Operating Systems Used
Windows 10 (21H2)
Ubuntu Server 20.04
Pre-Requisites
Creating the virtual machines
Step 1.a – After signing in to your Azure account, go into Resource Groups and create a Resource Group.
1.b Give the resource group a name (click review and create).
1.c Then click create and wait a few moments….
1.d The Resource Group is Created
Step 2.a – Create two Virtual Machines. One Windows and one Linux (as displayed below).
2b. Choose the resource group, name, region and operating system for the VM. Then click review and create.
2c. Choose the size, create a username and password, click the confirm box then click review and create.
2d. Also create a VM using Ubuntu as the operating system
2e.
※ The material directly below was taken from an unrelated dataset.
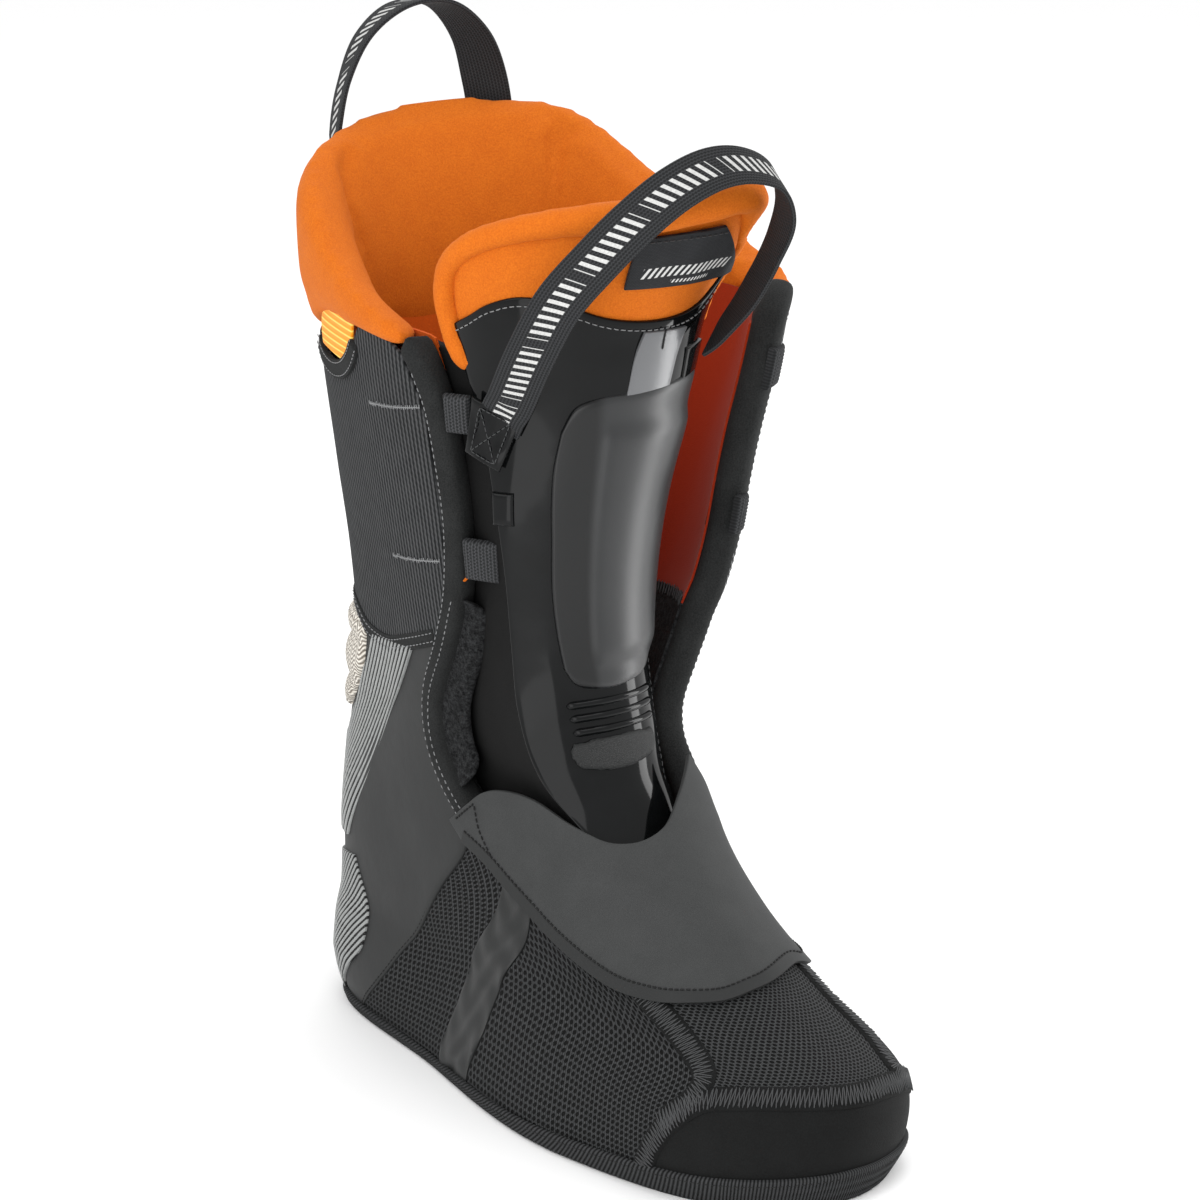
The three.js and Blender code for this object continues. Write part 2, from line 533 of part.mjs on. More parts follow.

The virtual machine has been created
Step 3 – Log in to VM1 using it’s ip address
Step 4 – After logging in to the VM, navigate to Microsoft Edge and install Wireshark
Now that you have logged in you can continue on to the traffic observation steps detailed below.
Actions and Observations
These observations are made by inputting commands that corresond to the type of traffic one wishes to observe and then filtering Wireshark by the corresponding traffic type.
Below is RDP (Remote Desktop Protocol) traffic observation after filtering for RDP traffic in Wireshark
Below is DHCP (Dynamic Host Control Protocol) traffic observation using Wireshark
Below is DNS (Domain Name System) traffic observation using Wireshark
Below is SSH (Secure Shell) traffic observation using Wireshark
Below are the steps for ICMP (nternet Control Message Protocol) traffic observation from a perpetual ping and ICMP traffic stop after the inbound firewall rule is set
1. Set the perpetual ping comand to ping VM2 and observe the ICMP traffic
2. Change the Inbound firewall rule to deny ICMP traffic
3. Observe the ping request times out after the firewall rule was put in place (*note – The ping request timed out due to the ICMP traffic being denied as the firewall rule blocked the traffic)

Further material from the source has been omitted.